All of these methods are differently implemented for the StandardGraph (which doesn't need to exploit parallelization) and GraphFrame. The timing of every method execution is recorded in the Results/.csv file in order to compare them and draw conclusions.

Main.py is just a main, it does initializations and runs all the graphComparison methods.

Implementation

Every method used for the standardGraph is a well-known algorithm.

BFSQuery(): Just a breadth first search in the entire graph, if the nodes satisfy the query it gets added to the result time complexity: O(v)
nodeWithMaxValueOfAttribute(): Same principle of BFSQuery() time complexity: O(v)
connectedComponents(): Retrived using a DFS search helper, time complexity: O(v+e)
stronglyConnectedComponents(): Tarjan’s Algorithm implementation, time complexity: O(v+e).
countTriangles(): Without matrix trace approach time complexity: O(v^3).
indegree(): Get a map node: indegree for every node in the graph. O(V*max(number of edges of a node))
shortestPath(): Get the shortest path between two nodes. O(VE)

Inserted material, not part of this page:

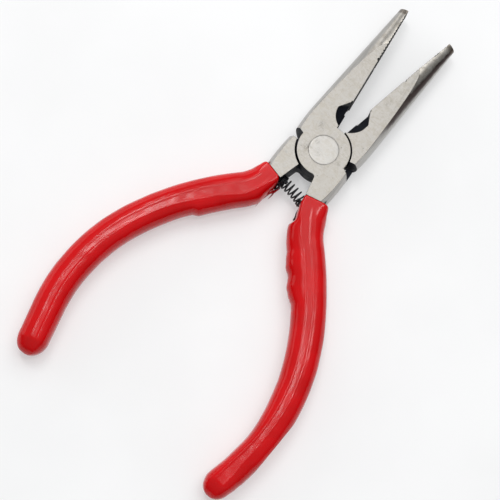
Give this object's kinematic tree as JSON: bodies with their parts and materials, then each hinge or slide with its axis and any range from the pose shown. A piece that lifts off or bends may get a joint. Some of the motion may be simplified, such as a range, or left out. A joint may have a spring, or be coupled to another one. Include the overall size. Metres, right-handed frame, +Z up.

Where v # of vertices and e # of edges.

The methods of the SparkGraph are the ones present in the GraphFrame python library. You can have more information about the methods used in this project and many more in the GraphFrame documentation: https://graphframes.github.io/graphframes/docs/_site/user-guide.html

Regarding the AWS setup, it has been done using Terraform and using a good project from a friend and colleague that you can find at [2]. With some tweaks in the parameters and following the guideline is possible to land to terraform safely.

You can find more about the implementation, results, and conclusions in the GraphComparisonReport.pdf file.

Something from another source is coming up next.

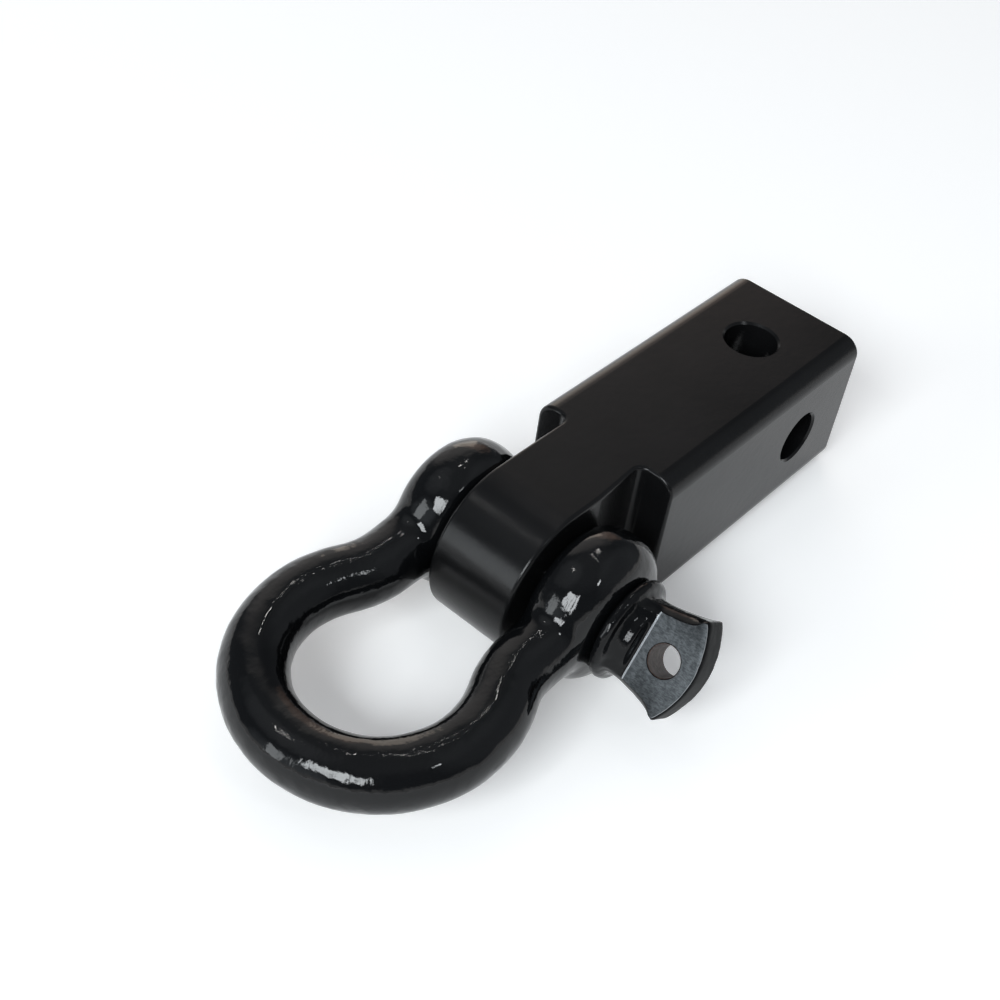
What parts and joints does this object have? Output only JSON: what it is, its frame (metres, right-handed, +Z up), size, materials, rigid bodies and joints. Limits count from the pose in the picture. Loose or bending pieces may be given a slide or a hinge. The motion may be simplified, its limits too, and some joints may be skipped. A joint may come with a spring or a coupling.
{
  "type": "hitch receiver shackle mount",
  "caption": "Square receiver bar with crossing pin holes and a rounded tongue that carries a screw-pin bow shackle.",
  "frame": {"origin": "where the axes of the bar's two hitch pin holes cross", "axes": "+X along the bar towards the shackle, +Y along the crosswise hitch pin hole towards the shackle pin's head, +Z up"},
  "size_m": [0.2353, 0.1073, 0.05],
  "materials": {
    "satin_black_coat": "fine satin powder coat",
    "gloss_black_paint": "gloss paint over a forged skin",
    "gloss_black_pin_paint": "gloss paint, with bare satin flats on the head"
  },
  "bodies": {
    "shank": {"receiver_shank": "satin_black_coat"},
    "shackle": {"shackle_bow": "gloss_black_paint"},
    "screw_pin": {"shackle_pin": "gloss_black_pin_paint"}
  },
  "joints": [
    {"name": "shackle_swing", "type": "hinge", "parent": "shank", "child": "shackle", "pos_m": [0.1069, 0, 0], "axis": [0, 1, 0], "range_deg": [-133, 126]},
    {"name": "pin_withdraw", "type": "slide", "parent": "shackle", "child": "screw_pin", "axis": [0, 1, 0], "range_m": [0, 0.085]}
  ]
}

Initialize project in your machine

Download Terraform from their website and install on your machine.
Download the terraform project from here and unzip it. (Go on the repository, press the button code->download rar)
Enter in the folder "spark-terraform-master/" you have just extracted.
Create a file named "terraform.tfvars" and paste this:

access_key="<YOUR AWS ACCESS KEY>"
secret_key="<YOUR AWS SECRET KEY>"
token="<YOUR AWS TOKEN>"

Substitute the values inside the "" with your aws access key, secret key and aws token.

If you are using amazon educate you can retrive your values in the vocareum page you get after having logged in by clicking on the button "account details" under the voice "amazon CLI".
If you are using the normal aws please follow the guide on AWS DOCS in the paragraph called "Generate access keys for programmatic access".

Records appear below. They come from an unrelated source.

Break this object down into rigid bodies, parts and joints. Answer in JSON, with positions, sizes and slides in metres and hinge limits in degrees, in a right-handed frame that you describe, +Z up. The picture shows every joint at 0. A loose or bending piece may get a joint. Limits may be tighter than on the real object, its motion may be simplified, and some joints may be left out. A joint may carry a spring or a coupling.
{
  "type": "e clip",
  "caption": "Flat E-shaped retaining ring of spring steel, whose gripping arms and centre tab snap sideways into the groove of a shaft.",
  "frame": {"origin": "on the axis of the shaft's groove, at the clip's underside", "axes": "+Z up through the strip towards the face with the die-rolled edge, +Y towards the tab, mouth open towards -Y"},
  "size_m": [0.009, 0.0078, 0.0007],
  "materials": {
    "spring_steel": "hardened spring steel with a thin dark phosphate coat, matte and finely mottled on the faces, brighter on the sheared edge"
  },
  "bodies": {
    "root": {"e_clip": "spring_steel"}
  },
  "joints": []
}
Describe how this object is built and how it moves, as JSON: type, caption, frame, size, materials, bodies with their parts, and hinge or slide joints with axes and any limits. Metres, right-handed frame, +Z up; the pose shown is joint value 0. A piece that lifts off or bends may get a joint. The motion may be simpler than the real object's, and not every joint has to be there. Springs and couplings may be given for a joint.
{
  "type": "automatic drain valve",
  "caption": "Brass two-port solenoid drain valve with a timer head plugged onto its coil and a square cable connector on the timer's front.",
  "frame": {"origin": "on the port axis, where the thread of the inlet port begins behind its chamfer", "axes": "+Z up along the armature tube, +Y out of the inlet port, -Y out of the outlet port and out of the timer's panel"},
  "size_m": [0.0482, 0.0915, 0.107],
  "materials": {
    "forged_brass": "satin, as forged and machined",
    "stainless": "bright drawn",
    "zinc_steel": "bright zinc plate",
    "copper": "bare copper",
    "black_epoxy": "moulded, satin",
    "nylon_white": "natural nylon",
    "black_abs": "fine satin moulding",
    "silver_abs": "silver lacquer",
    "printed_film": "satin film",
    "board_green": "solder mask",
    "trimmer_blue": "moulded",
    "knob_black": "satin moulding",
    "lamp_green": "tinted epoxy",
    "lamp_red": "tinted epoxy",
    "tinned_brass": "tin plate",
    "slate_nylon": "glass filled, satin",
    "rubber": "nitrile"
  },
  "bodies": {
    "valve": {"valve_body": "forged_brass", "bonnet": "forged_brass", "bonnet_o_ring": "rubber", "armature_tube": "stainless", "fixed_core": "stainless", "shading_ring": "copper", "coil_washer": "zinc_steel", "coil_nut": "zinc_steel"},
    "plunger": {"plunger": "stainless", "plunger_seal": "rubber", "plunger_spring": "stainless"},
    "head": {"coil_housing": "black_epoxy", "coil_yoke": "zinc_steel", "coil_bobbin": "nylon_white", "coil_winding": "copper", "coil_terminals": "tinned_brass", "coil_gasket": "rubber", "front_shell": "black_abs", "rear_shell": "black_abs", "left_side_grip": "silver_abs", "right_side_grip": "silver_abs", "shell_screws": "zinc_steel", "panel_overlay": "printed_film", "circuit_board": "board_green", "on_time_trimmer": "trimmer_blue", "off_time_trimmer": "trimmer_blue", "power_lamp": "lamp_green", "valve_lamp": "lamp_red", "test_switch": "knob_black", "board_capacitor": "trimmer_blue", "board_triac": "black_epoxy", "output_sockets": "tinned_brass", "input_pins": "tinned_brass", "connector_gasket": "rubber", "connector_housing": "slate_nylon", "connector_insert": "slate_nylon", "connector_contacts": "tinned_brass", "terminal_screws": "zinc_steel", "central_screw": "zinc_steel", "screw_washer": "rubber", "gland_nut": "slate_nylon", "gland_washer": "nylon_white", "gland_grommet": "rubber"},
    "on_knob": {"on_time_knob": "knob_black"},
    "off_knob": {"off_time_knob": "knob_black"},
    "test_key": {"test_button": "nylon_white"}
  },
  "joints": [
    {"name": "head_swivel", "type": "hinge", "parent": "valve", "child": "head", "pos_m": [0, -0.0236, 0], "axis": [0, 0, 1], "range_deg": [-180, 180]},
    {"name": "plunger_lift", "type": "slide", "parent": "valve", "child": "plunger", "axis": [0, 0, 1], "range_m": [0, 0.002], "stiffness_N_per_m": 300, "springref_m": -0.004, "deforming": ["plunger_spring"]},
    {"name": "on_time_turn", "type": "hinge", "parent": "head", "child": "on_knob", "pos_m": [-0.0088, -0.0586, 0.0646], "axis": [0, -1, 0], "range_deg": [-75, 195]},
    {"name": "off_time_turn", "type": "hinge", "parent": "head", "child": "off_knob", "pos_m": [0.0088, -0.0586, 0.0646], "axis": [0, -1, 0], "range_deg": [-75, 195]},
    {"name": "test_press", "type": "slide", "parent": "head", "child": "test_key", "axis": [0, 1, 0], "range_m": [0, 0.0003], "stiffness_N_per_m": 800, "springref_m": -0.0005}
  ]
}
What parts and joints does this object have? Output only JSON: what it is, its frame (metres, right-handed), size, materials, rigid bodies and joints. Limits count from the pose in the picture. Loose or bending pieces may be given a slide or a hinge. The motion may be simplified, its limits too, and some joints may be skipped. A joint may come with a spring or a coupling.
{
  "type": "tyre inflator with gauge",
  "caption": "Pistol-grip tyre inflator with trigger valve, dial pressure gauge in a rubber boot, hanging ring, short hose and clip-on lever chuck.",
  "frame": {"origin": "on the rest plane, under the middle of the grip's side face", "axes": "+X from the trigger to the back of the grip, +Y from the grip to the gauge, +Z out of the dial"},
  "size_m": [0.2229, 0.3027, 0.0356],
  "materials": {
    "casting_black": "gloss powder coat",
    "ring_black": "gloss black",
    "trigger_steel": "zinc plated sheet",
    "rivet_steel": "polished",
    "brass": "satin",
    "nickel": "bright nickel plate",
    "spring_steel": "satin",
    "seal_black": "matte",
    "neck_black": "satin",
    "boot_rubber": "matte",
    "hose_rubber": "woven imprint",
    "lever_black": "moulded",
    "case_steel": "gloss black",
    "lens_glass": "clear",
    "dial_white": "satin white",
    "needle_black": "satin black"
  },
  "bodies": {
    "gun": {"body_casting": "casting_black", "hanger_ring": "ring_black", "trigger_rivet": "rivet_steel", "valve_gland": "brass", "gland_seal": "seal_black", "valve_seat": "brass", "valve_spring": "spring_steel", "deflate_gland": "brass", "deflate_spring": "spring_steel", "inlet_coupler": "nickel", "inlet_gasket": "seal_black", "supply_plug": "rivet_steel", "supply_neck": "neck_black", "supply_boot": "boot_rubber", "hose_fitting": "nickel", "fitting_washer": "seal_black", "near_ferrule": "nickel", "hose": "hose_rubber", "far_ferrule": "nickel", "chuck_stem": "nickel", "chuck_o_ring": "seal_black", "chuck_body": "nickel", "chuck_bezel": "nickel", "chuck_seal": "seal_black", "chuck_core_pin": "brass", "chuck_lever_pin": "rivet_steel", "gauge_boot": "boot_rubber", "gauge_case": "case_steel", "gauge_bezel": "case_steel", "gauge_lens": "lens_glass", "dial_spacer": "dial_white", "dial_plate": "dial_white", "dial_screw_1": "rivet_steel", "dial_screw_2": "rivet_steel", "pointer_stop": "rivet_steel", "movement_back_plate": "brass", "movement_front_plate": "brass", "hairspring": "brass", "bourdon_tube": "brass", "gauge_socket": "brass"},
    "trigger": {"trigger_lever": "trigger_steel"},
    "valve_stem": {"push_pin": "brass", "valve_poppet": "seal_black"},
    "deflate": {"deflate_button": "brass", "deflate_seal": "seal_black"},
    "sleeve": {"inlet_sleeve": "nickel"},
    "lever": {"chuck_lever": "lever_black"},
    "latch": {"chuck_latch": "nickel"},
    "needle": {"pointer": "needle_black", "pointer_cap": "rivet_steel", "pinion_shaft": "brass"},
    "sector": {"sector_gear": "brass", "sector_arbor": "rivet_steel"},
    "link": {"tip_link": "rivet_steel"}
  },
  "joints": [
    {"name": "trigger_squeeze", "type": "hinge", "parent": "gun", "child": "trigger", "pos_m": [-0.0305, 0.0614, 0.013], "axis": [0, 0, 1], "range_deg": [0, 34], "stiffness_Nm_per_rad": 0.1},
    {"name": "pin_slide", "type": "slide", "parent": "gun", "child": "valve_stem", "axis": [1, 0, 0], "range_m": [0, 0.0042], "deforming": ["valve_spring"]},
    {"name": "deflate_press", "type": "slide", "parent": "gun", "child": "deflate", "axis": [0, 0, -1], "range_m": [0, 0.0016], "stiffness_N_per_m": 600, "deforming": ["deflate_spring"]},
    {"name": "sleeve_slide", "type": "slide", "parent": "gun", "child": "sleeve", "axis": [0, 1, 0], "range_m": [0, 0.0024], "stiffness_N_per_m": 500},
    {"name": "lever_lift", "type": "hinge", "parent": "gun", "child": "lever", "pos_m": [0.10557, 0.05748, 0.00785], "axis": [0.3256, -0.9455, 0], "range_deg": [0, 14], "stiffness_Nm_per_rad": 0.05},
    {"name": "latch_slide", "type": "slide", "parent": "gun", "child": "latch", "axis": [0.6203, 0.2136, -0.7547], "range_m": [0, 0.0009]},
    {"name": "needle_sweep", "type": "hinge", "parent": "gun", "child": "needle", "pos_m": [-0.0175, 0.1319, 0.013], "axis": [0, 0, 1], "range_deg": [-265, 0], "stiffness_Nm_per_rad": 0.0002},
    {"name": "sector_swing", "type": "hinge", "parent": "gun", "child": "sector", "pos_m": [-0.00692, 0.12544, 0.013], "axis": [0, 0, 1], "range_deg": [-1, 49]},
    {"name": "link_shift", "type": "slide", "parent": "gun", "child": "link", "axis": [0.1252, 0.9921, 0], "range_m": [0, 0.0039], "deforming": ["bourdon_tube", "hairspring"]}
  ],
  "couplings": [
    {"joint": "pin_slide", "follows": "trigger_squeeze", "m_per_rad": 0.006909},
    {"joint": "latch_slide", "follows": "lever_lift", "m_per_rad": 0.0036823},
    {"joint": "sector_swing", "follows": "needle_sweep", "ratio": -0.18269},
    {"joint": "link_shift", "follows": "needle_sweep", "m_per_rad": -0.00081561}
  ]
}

Note: without setting the other variables (you can find it on variables.tf), terraform will create a cluster on the region "us-east-1", with 1 namenode, 6 datanode and with an instance type of m5.xlarge.

Download THIS repository and unzip it. (Scroll up the page, press the button code->download rar)
Take all the files inside the folder "GraphComparison-main" you have just downloaded and put all of them into the "app" folder which is inside the spark-terraform-master folder you have downloaded in step 1. (e.g. main.py should be in spark-terraform-master/app/main.py and so on for all the other files)
Open a terminal inside the /spark-terraform-master/ folder and generate a new ssh-key with an empty passphrase

ssh-keygen -f localkey

Login to AWS and create a key pair named amzkey in PEM file format. Follow the guide on AWS DOCS. Download the key and put it in the spark-terraform-master/ folder. With the same terminal of step 5 (located in the spark-terraform-master/ folder) execute this command to fix the permissions of the key:

chmod 500 amzkey.pem

Go to EC2->Security Group and make sure you don't have already a group called "Hadoop_cluster_sc" if you have, delete it.
From your aws account on the voice EC2->Network Interface->Create a network interface create a new subnet selecting as subnet us-east-1a. Do the same thing with all the possibile subnets (us-east-1b, us-east-1c, us-east-1d). After the creation you can check from the subnet console which subnet has the ip ranges 172.31.80.*
After you find the subnet which is associated with those addresses you need to copy the subnet id of that subnet, then Open then file main.tf located in the spark-terraform-master/ folder with a text editor and in line 109 and 41 substitute the subnet_id with your subnet id (the one which has the ip ranges 172.31.80.*)

subnet_id = "INSERT YOUR SUBNET_ID HERE"

With the same terminal of step 5/6 (located in the spark-terraform-master/ folder), execute the commands

terraform init
terraform apply

The terraform apply will show you the instances that are going to be created write yes to start the creation.
After a while (wait!) it should print some public DNS in a green color, these are the public dns of your instances. It can happen that the command doesn't work (with an error like "Connection timeout"), usually it can be solved by doing a terraform destroy and re-do the terraform apply.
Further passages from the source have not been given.